Goodman went on to list the fried chicken, deviled eggs, potato salad and sweet tea his mother was taking to the event; the road they drove along through Austin and Tracy; and the attire cousin “Dud” actually wore that wasn’t quite as unusual as they had thought it might be but nonetheless stood out among the local crowd.
“He wore sandals, with no socks!” Goodman read, with the inflection of his reaction back then.
Dudley, whose siblings included Dero Goodman Downing, former WKU president, was born in 1925 in the Fountain Run area near the site of that reunion.
“In a sense, all of us had been born here,” Goodman read. “If you followed the winding highway from the cemetery, past the feed store and the only cafe in Fountain Run, to a crooked, bumpy dirt path that only a few of the Goodman elders could still find, you arrived at the very spot I mentioned earlier.”
In the excerpt, the author spoke his father and his traversing that route to the old homeplace, of which little was left in an overgrown field.
“On that visit, I was a little bit antsy and ready to get back in the car,” Goodman read, “but I do remember, when I caught my father gazing through the imagined structure beyond a rusty, falling-down barbed-wire fence and had the sense, just for a few seconds, that this place had meaning for him.
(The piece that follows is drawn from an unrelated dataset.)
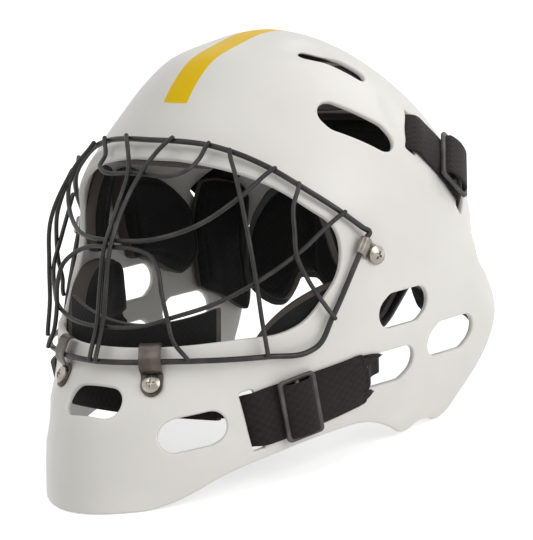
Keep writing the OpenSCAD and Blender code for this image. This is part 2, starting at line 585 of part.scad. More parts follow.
// The half-way places of four corners, each drawn in a little
function drawn(c) = let(middle = (c[0] + c[1] + c[2] + c[3]) / 4)
  [for (i = [0:3]) mid(mid(c[i], c[(i + 1) % 4]), middle, pad_draw)];
module pad(corners, t, halves = [], lift = pad_gap, rear = false) {
  seat = wall + lift;
  function found(list) = [for (p = list) let(f = place(p)) rear && f[1] < 0 ? f + [0, 360] : f];
  q = found(corners);
  h = len(halves) == 0 ? drawn(q) : found(halves);
  // Weights of the eight places at x across and y down, each from -1 to 1
  function spot(x, y) =
    q[0] * (1 - x) * (1 - y) * (-x - y - 1) / 4 + q[1] * (1 + x) * (1 - y) * (x - y - 1) / 4
    + q[2] * (1 + x) * (1 + y) * (x + y - 1) / 4 + q[3] * (1 - x) * (1 + y) * (y - x - 1) / 4
    + h[0] * (1 - x * x) * (1 - y) / 2 + h[1] * (1 + x) * (1 - y * y) / 2
    + h[2] * (1 - x * x) * (1 + y) / 2 + h[3] * (1 - x) * (1 - y * y) / 2;
  function puff(x, y) = 0.45 + 0.55 * sqrt((1 - pow(x, 4)) * (1 - pow(y, 4)));
  function face(under) = [for (i = [0:pad_rows]) [for (j = [0:pad_cols]) let(
      x = 2 * j / pad_cols - 1, y = 2 * i / pad_rows - 1, s = spot(x, y))
    at(s[0], s[1], under ? -seat - t * puff(x, y) : -seat)]];
  color([0.1, 0.1, 0.1]) slab(face(false), face(true));
}
module brow_pad() {
  stand() pad([[-72, -26, 226], [72, -26, 226], [84, -27, 203], [-84, -27, 203]], brow_t);
}
module nape_pad() {
  stand() pad([[72, 108, 222], [-72, 108, 222], [-86, 114, 184], [86, 114, 184]], nape_t,
    [[0, 128, 222], [-80, 112, 204], [0, 139, 191], [80, 112, 204]], rear = true);
}
module crown_pad() { pad([[14, -22, 257], [14, 92, 257], [60, 90, 236], [60, -14, 236]], crown_t); }
module temple_pad() { pad([[84, -29, 194], [92, -12, 196], [103, -4, 140], [103, -13, 140]], temple_t); }
module ear_pad() {
  pad([[97, 8, 189], [93, 38, 187], [103, 66, 118], [104, 28, 133]], ear_t,
    [[95, 24, 190], [97, 75, 153], [104, 47, 130], [104, 16, 160]]);
}
module cheek_pad() {
  pad([[101, -19, 134], [104, 6, 134], [98, -2, 64], [80, -52, 64]], cheek_t,
    [[103, -6, 135], [104, 7, 103], [92, -28, 61], [84, -71, 100]]);
}
module wing_pad() {
  pad([[98, 84, 180], [87, 114, 177], [95, 124, 88], [103, 84, 108]], wing_pad_t,
    [[94, 99, 180], [92, 124, 150], [101, 106, 104], [103, 81, 153]], wing_pad_lift);
}
module crown_pad_left() { stand() crown_pad(); }
module crown_pad_right() { stand() mirror([1, 0, 0]) crown_pad(); }
module temple_pad_left() { stand() temple_pad(); }
module temple_pad_right() { stand() mirror([1, 0, 0]) temple_pad(); }
module ear_pad_left() { stand() ear_pad(); }
module ear_pad_right() { stand() mirror([1, 0, 0]) ear_pad(); }
module cheek_pad_left() { stand() cheek_pad(); }
module cheek_pad_right() { stand() mirror([1, 0, 0]) cheek_pad(); }
module wing_pad_left() { stand() wing_pad(); }
module wing_pad_right() { stand() mirror([1, 0, 0]) wing_pad(); }

// Back plate: bent between the wings with a tongue below its middle, its pad in front. Its edges
// are given as height over distance from the middle.
plate_y = 131;
plate_top = 181;
plate_lean = 0.02;
plate_bend = 275;
plate_rows = 4;
plate_inset = 4;
plate_low = [[0, 89], [12, 90], [18, 96], [30, 111], [36, 118], [48, 118], [53, 106], [58, 100],
  [64, 100], [70, 103], [77, 110], [80, 118]];
plate_high = [[0, plate_top], [42, plate_top], [56, plate_top - 2], [67, plate_top - 10],
  [75, plate_top - 24], [80, plate_top - 43]];
plate_stations = [0, 6, 12, 18, 24, 30, 36, 48, 53, 58, 64, 70, 77, 80];
plate_xs = [for (i = [len(plate_stations) - 1:-1:1]) -plate_stations[i], for (x = plate_stations) x];
function plate_at(x, z, off) = fit([x, plate_y + plate_lean * (plate_top - z) - x * x / plate_bend, z])
  + [0, off, 0];
module plate_part(inset, near, thick, crown) {
  shrink = 1 - inset / 60;
  function z_of(i, x) =
    mid(lookup(abs(x), plate_low) + inset, lookup(abs(x), plate_high) - inset, i / plate_rows);
  function puff(i, x) = crown ? 0.4 + 0.6 * sqrt(
    (1 - pow(2 * i / plate_rows - 1, 4)) * (1 - pow(x / plate_stations[len(plate_stations) - 1], 6))) : 1;
  function face(far_side) = [for (i = [0:plate_rows]) [for (x = plate_xs)
    plate_at(shrink * x, z_of(i, x), near + (far_side ? thick * puff(i, x) : 0))]];
  if (thick > 0) slab(face(true), face(false));
  else slab(face(false), face(true));
}
// Its hinge: a barrel along the plate's upper edge turns on a stub of each lug, and the lugs'
// feet stand on the rear wall
hinge_at = plate_at(0, plate_top, plate_t / 2) + [0, 0, 4];
barrel_half = 12;
barrel_r = 3.2;
barrel_root = 5;
stub_r = 1.5;
stub_l = 5;
stub_gap = 0.08;
lug_gap = 0.4;
lug_w = 6;
lug_foot = [-3, 4];
foot_size = 0.4;
foot_gap = 0.8;
module on_hinge() { translate(hinge_at) rotate([0, 90, 0]) children(); }
module barrel() {
  difference() {
    hull() {
      on_hinge() cylinder(r = barrel_r, h = 2 * barrel_half, center = true);
      translate(hinge_at - [0, 0, barrel_root]) cube([2 * barrel_half, plate_t, 2], center = true);
    }
    on_hinge() cylinder(r = stub_r + stub_gap, h = 3 * barrel_half, center = true);
  }
}
module plate_lug() {
  inner = barrel_half + lug_gap;
  hull() {
    on_hinge() translate([0, 0, inner]) cylinder(r = barrel_r, h = lug_w);
    for (x = [inner, inner + lug_w], dz = lug_foot)
      translate(on([x, hinge_at[1] + barrel_half, hinge_at[2] + dz], -wall - foot_gap))
        cube(foot_size, center = true);
  }
  on_hinge() translate([0, 0, inner - stub_l]) cylinder(r = stub_r, h = stub_l + 1);
}
module plate_lug_left() { moulded() plate_lug(); }
module plate_lug_right() { moulded() mirror([1, 0, 0]) plate_lug(); }
module back_plate() {
  color([0.2, 0.2, 0.2]) stand() {
    plate_part(0, 0, plate_t, false);
    barrel();
  }
}
module back_pad() { color([0.1, 0.1, 0.1]) stand() plate_part(plate_inset, -soft_gap, -nape_t, true); }

// Chin sling between the chin straps' inner ends, and the tall chin cup on it
sling_at = [61.4, -72.4, 72];
sling_w = 24;
sling_sag = 12;
sling_cols = 14;
cup_half = 56;
cup_low = 58;
cup_high = 110;
cup_rise = 12;
function sling_y(x) = sling_at[1] - sling_sag * (1 - pow(x / sling_at[0], 2));
module sling_part(half, low, high, rise, near, thick, crown, n) {
  function x_of(j) = half * (2 * j / sling_cols - 1);
  function z_of(i, j) = mid(low, high + rise * pow(x_of(j) / half, 2), i / n);
  function puff(i, j) = crown ? 0.45 + 0.55 * sqrt(
    (1 - pow(2 * i / n - 1, 4)) * (1 - pow(2 * j / sling_cols - 1, 4))) : 1;
  function face(rear) = [for (i = [0:n]) [for (j = [0:sling_cols])
    fit([x_of(j), sling_y(x_of(j)), z_of(i, j)]) + [0, near + (rear ? thick * puff(i, j) : 0), 0]]];
  slab(face(true), face(false));
}
module chin_sling() {
  low = sling_at[2] - sling_w / 2;
  webbing() sling_part(sling_at[0], low, low + sling_w, 0, 0, strap_t, false, 1);
}
module chin_cup() {
  color([0.1, 0.1, 0.1]) stand()
    sling_part(cup_half, cup_low, cup_high, cup_rise, strap_t + soft_gap, cup_t, true, 6);
}

shell();
cage_ring();
centre_bars();
brow_bar();
upper_bar();
cheek_bar();
lower_bar();
side_bar_left();
side_bar_right();
temple_bar_left();
temple_bar_right();
side_clip_left();
side_clip_right();
chin_clip_left();
chin_clip_right();
clip_screws();
clip_nuts();
chin_strap_left();
chin_strap_right();
back_strap_left();
back_strap_right();
crown_strap();
chin_slider_left();
chin_slider_right();
back_slider_left();
back_slider_right();
chin_fold_left();
chin_fold_right();
back_fold_left();
back_fold_right();
brow_pad();
crown_pad_left();
crown_pad_right();
temple_pad_left();
temple_pad_right();
ear_pad_left();
ear_pad_right();
cheek_pad_left();
cheek_pad_right();
wing_pad_left();
wing_pad_right();
nape_pad();
chin_sling();
chin_cup();
back_plate();
back_pad();
plate_lug_left();
plate_lug_right();
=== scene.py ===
import bpy
import json
import math
import numpy as np
from mathutils import Matrix, Vector, geometry

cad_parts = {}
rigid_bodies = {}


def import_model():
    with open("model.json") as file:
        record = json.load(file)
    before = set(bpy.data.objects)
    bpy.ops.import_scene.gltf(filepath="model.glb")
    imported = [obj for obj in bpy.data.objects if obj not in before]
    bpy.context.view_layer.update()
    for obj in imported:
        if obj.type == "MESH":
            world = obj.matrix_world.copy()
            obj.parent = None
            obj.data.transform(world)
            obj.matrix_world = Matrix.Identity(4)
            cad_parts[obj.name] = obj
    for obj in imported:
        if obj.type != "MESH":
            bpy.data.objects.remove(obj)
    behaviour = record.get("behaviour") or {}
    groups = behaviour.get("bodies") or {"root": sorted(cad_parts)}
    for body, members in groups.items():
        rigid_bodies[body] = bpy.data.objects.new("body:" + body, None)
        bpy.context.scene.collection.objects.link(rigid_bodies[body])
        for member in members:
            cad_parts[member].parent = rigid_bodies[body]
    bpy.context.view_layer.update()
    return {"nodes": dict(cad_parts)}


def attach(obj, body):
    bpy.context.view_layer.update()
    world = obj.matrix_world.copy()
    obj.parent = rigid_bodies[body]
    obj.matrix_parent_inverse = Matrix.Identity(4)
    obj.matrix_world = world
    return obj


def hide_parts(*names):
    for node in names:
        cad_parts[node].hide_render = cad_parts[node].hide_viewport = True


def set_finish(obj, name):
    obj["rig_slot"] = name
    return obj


for obj in list(bpy.data.objects):
    bpy.data.objects.remove(obj)
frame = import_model()
nodes = frame["nodes"]
print("loaded", len(nodes), "nodes")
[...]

That was the reason Dudley had traveled thousands of miles to this family reunion. It was home.”
Many of Joe Dudley Downing’s works of art are displayed in Bowling Green at the Downing Museum at Baker Arboretum.
NOTE: In the interest of full disclosure, this writer is not closely related to the speaker but does share as a common ancestor the person Bill Goodman mentioned as his great-great-great-grandfather.